Entries taken from a collection:
## BEGIN

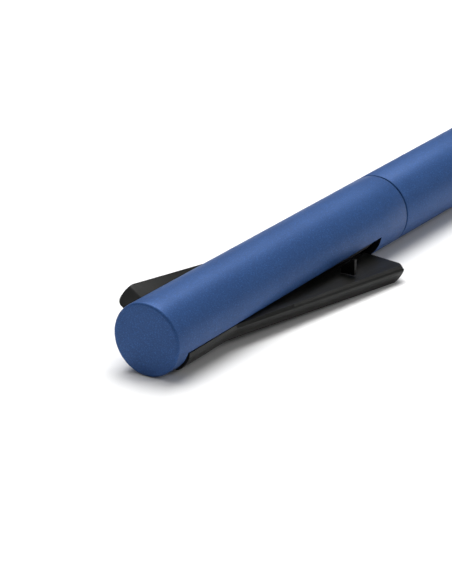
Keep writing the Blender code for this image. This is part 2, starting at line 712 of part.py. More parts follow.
def main():
    """Build every piece of the pen."""
    clear_scene()
    parts = new_collection("rollerball_pen")
    cutters = new_collection("cutters")
    blue = make_material("blue_anodised", (0.035, 0.12, 0.34), 0.4, 0.8)
    black = make_material("black_coated_steel", (0.03, 0.03, 0.028), 0.35, 0.6)
    black_plastic = make_material("black_moulding", (0.02, 0.02, 0.02), 0.6, 0.0)
    steel = make_material("bright_steel", (0.6, 0.6, 0.6), 0.25, 1.0)
    brass = make_material("turned_brass", (0.7, 0.5, 0.2), 0.35, 1.0)
    rubber = make_material("seal_rubber", (0.02, 0.02, 0.02), 0.8, 0.0)
    fibre = make_material("ink_fibre", (0.02, 0.04, 0.2), 0.9, 0.0)
    carbide = make_material("ball_carbide", (0.35, 0.35, 0.37), 0.15, 1.0)

    build_cap_shell(blue, parts, cutters)
    build_clip_blade(black, parts, cutters)
    build_foot(black_plastic, parts)
    build_clip_carrier(black_plastic, parts, cutters)
    build_pivot_pin(steel, parts)
    build_clip_spring(steel, parts)
    build_inner_cap(black_plastic, parts)
    build_snap_ring(steel, parts)
    build_section(black_plastic, parts)
    build_collar_ring(steel, parts)
    build_o_ring(rubber, parts)
    build_front_cone(steel, parts)
    build_barrel_tube(blue, parts)
    build_barrel_plug(blue, parts)
    build_thread_bush(brass, parts)
    build_refill_tube(steel, parts)
    build_refill_nose(black_plastic, parts)
    build_point(steel, parts)
    build_ball(carbide, parts)
    build_wick(fibre, parts)
    build_reservoir(fibre, parts)
    build_refill_plug(black_plastic, parts)
    build_refill_spring(steel, parts)


main()
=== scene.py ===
"""Studio model of a capped rollerball pen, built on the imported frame.

The pen's axis is X.  X = 0 is the cap's flat end face, the barrel runs towards +X and
the pen lies on the table at the lowest Z of its frame.  Everything is in metres.
"""
import logging
import math
from dataclasses import dataclass
from enum import Enum
from typing import Any, Iterable, Sequence

import bmesh
import bpy
from mathutils import Matrix, Vector


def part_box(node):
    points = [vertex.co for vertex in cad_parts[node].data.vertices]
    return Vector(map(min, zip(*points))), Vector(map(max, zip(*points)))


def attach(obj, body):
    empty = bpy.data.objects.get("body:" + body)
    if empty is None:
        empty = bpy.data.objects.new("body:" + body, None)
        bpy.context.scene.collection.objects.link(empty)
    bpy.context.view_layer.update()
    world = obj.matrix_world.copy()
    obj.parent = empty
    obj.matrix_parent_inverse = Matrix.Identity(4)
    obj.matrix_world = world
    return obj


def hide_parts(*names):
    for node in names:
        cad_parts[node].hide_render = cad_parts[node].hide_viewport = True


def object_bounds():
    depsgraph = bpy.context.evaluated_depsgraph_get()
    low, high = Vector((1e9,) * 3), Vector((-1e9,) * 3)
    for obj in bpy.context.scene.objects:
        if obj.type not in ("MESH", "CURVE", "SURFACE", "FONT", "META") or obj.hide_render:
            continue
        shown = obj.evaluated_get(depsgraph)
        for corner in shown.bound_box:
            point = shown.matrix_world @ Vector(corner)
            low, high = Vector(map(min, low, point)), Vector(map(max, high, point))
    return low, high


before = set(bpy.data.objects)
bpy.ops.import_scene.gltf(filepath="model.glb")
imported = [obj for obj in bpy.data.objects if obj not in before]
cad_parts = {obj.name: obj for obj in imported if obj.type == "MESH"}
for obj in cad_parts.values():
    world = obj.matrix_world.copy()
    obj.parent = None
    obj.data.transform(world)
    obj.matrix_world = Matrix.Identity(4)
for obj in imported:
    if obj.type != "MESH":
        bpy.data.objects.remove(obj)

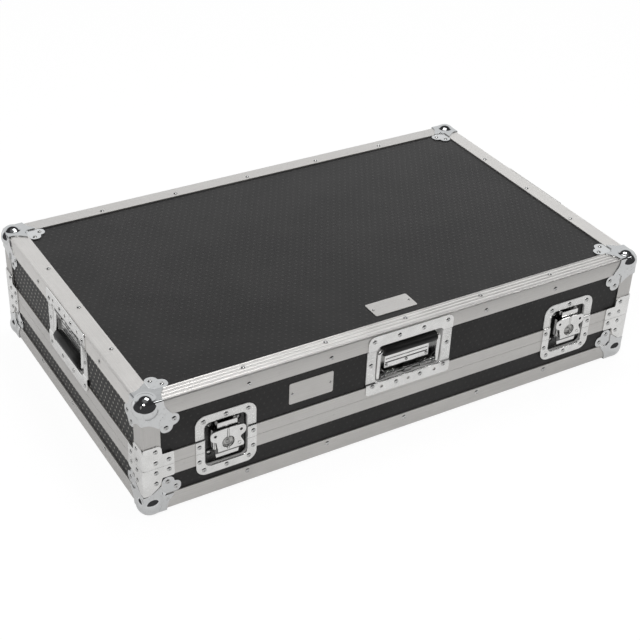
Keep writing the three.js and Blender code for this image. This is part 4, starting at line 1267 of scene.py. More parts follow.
@dataclass(frozen=True)
class Pressing:
    """How the sheet of a recessed dish is pressed."""

    flange: float = -1.5
    wall: float = 1.3
    roll: float = 1.6
    foot: float = 2.6
    step: float = 2.0
    run: float = 2.4
    steps: int = 4

    def skin(self, outer: Sequence[Vector], opening: Callable[[float], Sequence[Vector]],
             floor: float, holes: Iterable[Sequence[Vector]] = ()) -> Form:
        """Draws a dish's flange, rolled edge, wall and floor as one skin.

        Args:
            outer: The flange's outline.
            opening: Gives the recess's outline, so far outside its wall.
            floor: How deep the floor lies.
            holes: The outlines of the flange's holes.

        Returns:
            The skin.
        """
        form = Form()
        rim = form.loop(outer, self.flange)
        turns = [math.pi / 2 * index / self.steps for index in range(self.steps + 1)]
        rings = [(self.roll * (1 - math.sin(turn)), self.flange + self.roll * (1 - math.cos(turn)))
                 for turn in turns]
        rings += [(-self.foot * (1 - math.cos(turn)), floor - self.foot * (1 - math.sin(turn)))
                  for turn in turns]
        loops = [form.loop(opening(out), deep) for out, deep in rings]
        form.fill(rim, loops[0], *[form.loop(hole, self.flange) for hole in holes])
        for first, second in zip(loops, loops[1:]):
            form.bridge(first, second)
        form.fill(loops[-1])
        return form


PRESSING = Pressing()


@dataclass(frozen=True)
class Bar:
    """A small bar with rounded upright corners, or one of a pair at the left and the right."""

    near: float
    far: float
    front: float
    back: float
    low: float
    high: float
    radius: float = 0.6

    def form(self, hand: int = 1) -> Form:
        """Makes the bar, or its fellow on the other hand."""
        x0, x1 = sorted((hand * self.near, hand * self.far))
        outline = slab(x0, x1, self.low, self.high, self.radius, self.radius, 3)
        return Form().plate(outline, self.front, self.back).close()


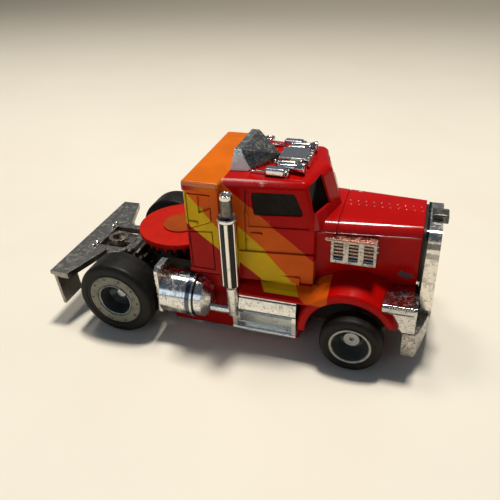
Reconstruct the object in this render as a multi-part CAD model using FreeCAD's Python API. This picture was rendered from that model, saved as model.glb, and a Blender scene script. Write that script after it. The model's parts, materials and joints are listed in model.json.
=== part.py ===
import FreeCAD, Part
import math
import os

os.makedirs("parts", exist_ok=True)

V = FreeCAD.Vector
EX = V(1, 0, 0)
EY = V(0, 1, 0)
EZ = V(0, 0, 1)

# Driving sizes of a toy truck tractor, in mm. While it is drawn, x is 0 at the rear axle
# and grows to the front, y is 0 on the centre line and z is 0 on the ground. What is
# called right is drawn at y below 0, and its left twin is its mirror image.
wheelbase = 38.1
running_clearance = 0.05
seat_gap = 0.05
reach = 70.0

# Rear wheels
rear_tyre_r = 6.5
rear_rim_r = 4.52
rear_face_y = 14.2
rear_tyre_width = 5.0
rear_dish_r = 2.65
rear_dish_depth = 3.0
rear_hub_r = 1.0

# Front wheels
front_tyre_r = 4.7
front_rim_r = 3.16
front_face_y = 13.4
front_tyre_width = 3.2
front_dish_r = 2.5
front_dish_depth = 2.0
front_hub_r = 1.1

# What both wheels share
tyre_shoulder = 0.55
hub_rise = 0.8
axle_r = 0.75
rear_z = rear_tyre_r
front_z = front_tyre_r

# Gear train: axle gear, idler, crown gear and motor pinion, all of one module
gear_module = 0.45
axle_gear_teeth = 21
idler_teeth = 12
crown_teeth = 28
motor_pinion_teeth = 12
tooth_share = 0.40
addendum = 0.80 * gear_module
dedendum = 1.10 * gear_module
pressure_angle = math.radians(20)
gear_width = 1.3
crown_x = 6.55
crown_disc_thick = 0.8
crown_disc_r = 7.28
crown_boss_r = 3.15
crown_boss_high = 0.25
crown_hub_r = 2.6
shaft_r = 0.6
axle_gear_hub_r = 2.2
axle_gear_hub_long = 0.9

# Motor
motor_gap = 2.5
motor_long = 14.0
motor_half = 5.0
motor_half_high = 4.2
motor_round = 1.5

# Chassis
chassis_half = 5.2
chassis_nose_half = 4.0
chassis_wall = 0.8
chassis_bottom = 1.6
chassis_floor = 1.0
chassis_back = -3.8
chassis_overhang = 5.4
rail_top = 11.6
rail_rear_top = 8.4
rail_low_top = 4.2
rail_nose_top = 5.85
bearing_thick = 0.7

# Body shell
wall = 1.0
sill_z = 11.4
roof_top = 27.35
relief = 0.15
groove = 0.2

# Sleeper
sleeper_back = 12.28
sleeper_front = 17.75
sleeper_half = 10.1
sleeper_low = 11.9
split_z = 19.4
split_rise = 1.65
slab_lip = 0.2
slab_low = 25.9
slab_top = 27.4
corner_round = 0.5

# Cab, whose straight walls taper to the front
cab_datum_x = 21.0
cab_half = 9.3
cab_front = 31.5
cab_taper = 0.113
cab_lean = 0.129
belt_z = 20.4
screen_x = cab_front + 1.8
screen_z = 23.2
screen_sweep = 0.27
screen_lean = 0.30
pillar_round = 1.4
roof_round = 1.2
cap_low = 26.2
door_back = 21.5
flare_top = 16.4
flare_back = 19.7
flare_out = 0.3
notch_spare = 0.9

# Hood
hood_overhang = 8.1
hood_front = wheelbase + hood_overhang
hood_half_back = 6.84
hood_half_front = 5.24
hood_start = cab_front + 0.5
hood_top = 21.25
hood_fall = 0.04
hood_round = 1.6
hood_seam_x = 34.4
bead_z = 19.6
bead_out = 0.12
hood_low = 6.4

# Front fenders
arch_x = wheelbase - 0.8
arch_z = 4.6
arch_r = 6.45
fender_r = 7.7
fender_rise = 1.7
fender_half = 11.4
fender_root = 4.5
fender_end_z = 7.6
fender_edge = 0.3

# Skirts, running boards and steps
skirt_half = 9.0
skirt_thick = 0.7
skirt_back = 8.0
skirt_bottom = 0.9
board_edge_z = 9.5
step_front = arch_x - fender_r - 0.1
step_back = 19.3
step_low = 2.87
step_out = 11.5
step_end = 0.7

# Stacks
stack_x = sleeper_front + 1.7
stack_y = -11.24
muffler_r = 1.44
pipe_r = 0.88
pipe_wall = 0.25
pipe_open = 1.5
elbow_r = 0.75
elbow_rise = 0.8
foot_r = 0.9
stack_top = 27.1
muffler_top = 23.2
muffler_low = 11.4
stack_foot = 5.5

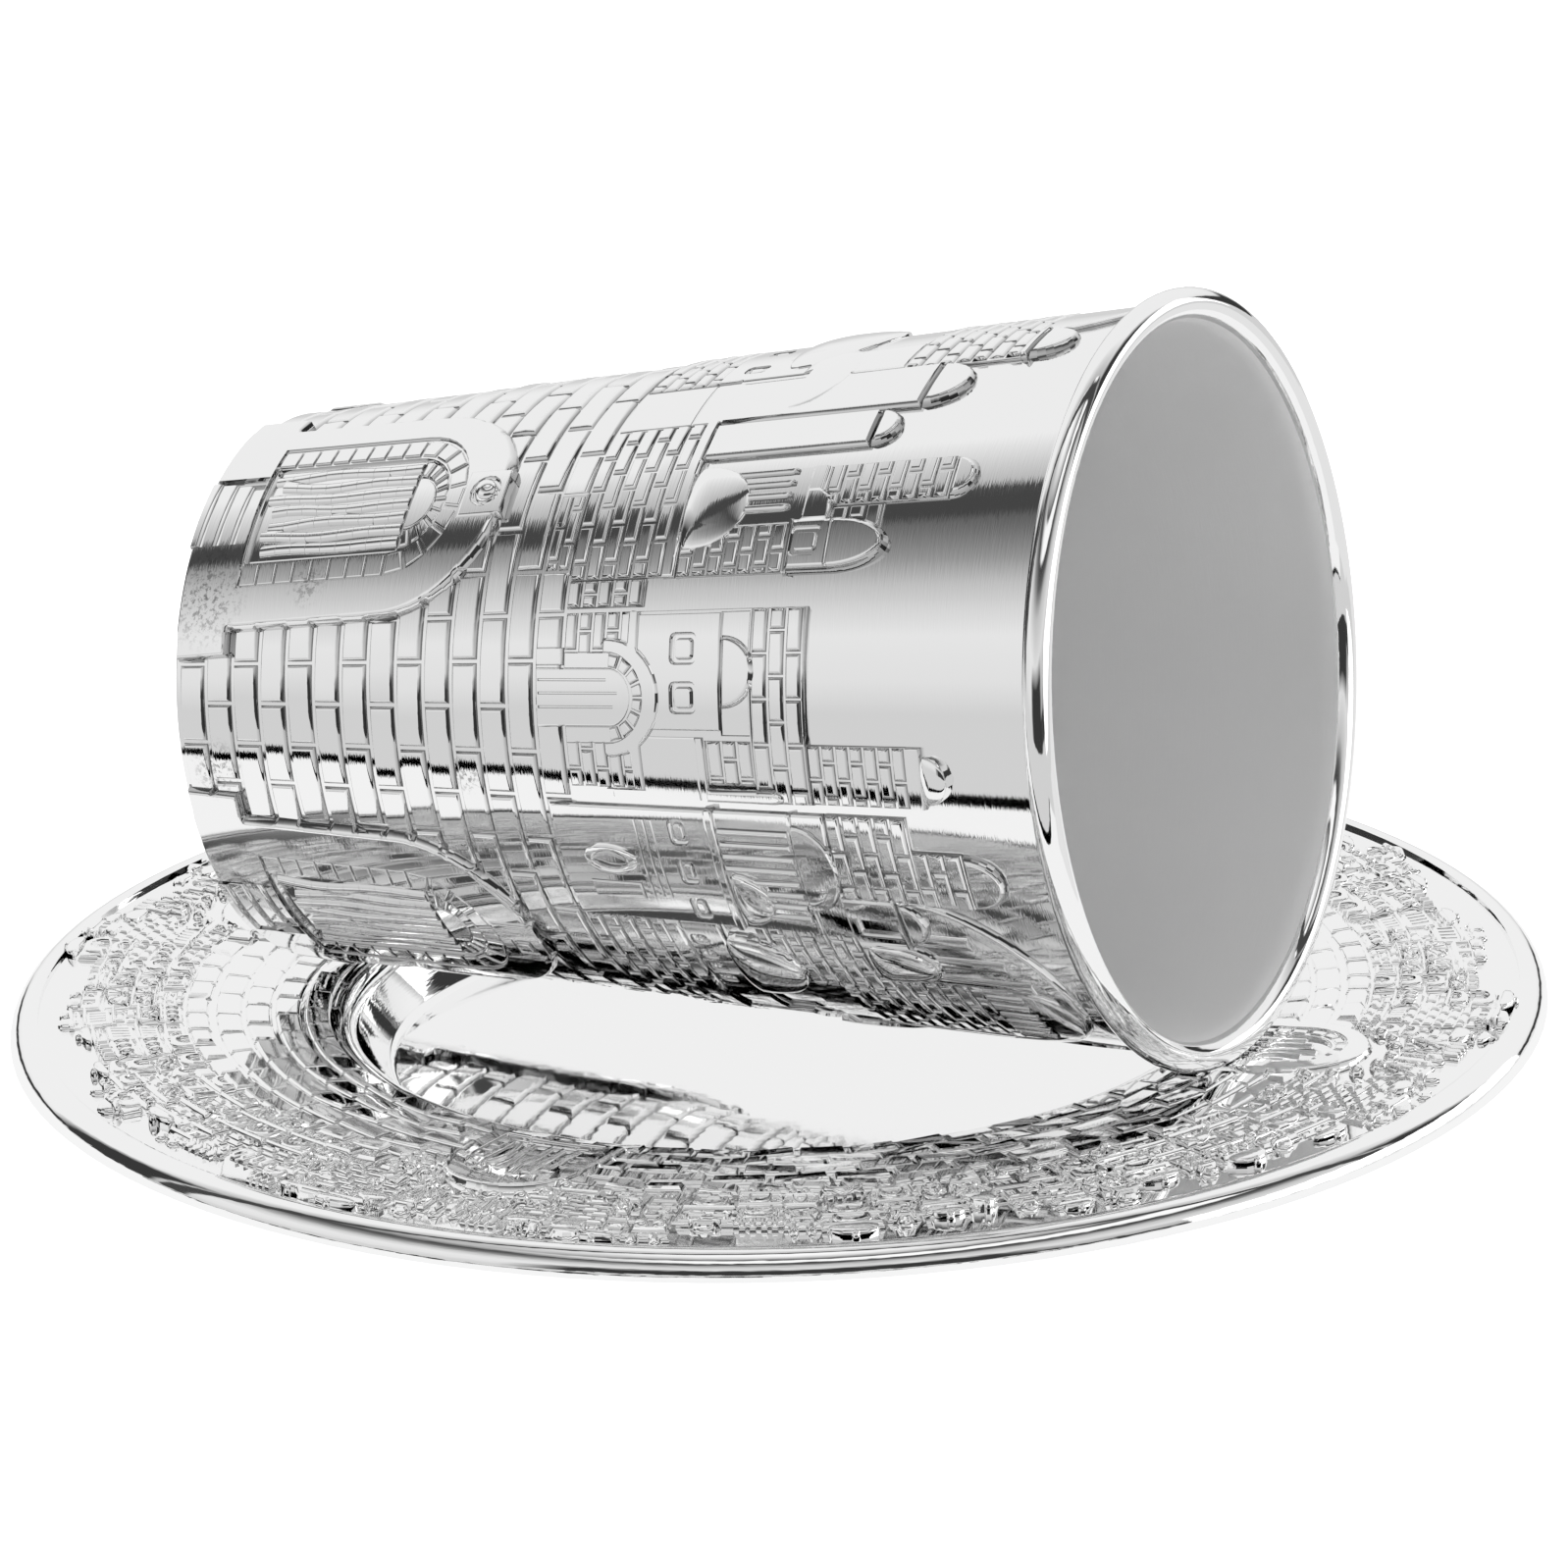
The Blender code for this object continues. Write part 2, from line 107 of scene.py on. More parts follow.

## END

Exactly and only the lines from the line that contains "Keep writing the three.js" through the line that contains "the sheet of" are to be repeated as they stand.

The answer:
Keep writing the three.js and Blender code for this image. This is part 4, starting at line 1267 of scene.py. More parts follow.
@dataclass(frozen=True)
class Pressing:
    """How the sheet of a recessed dish is pressed."""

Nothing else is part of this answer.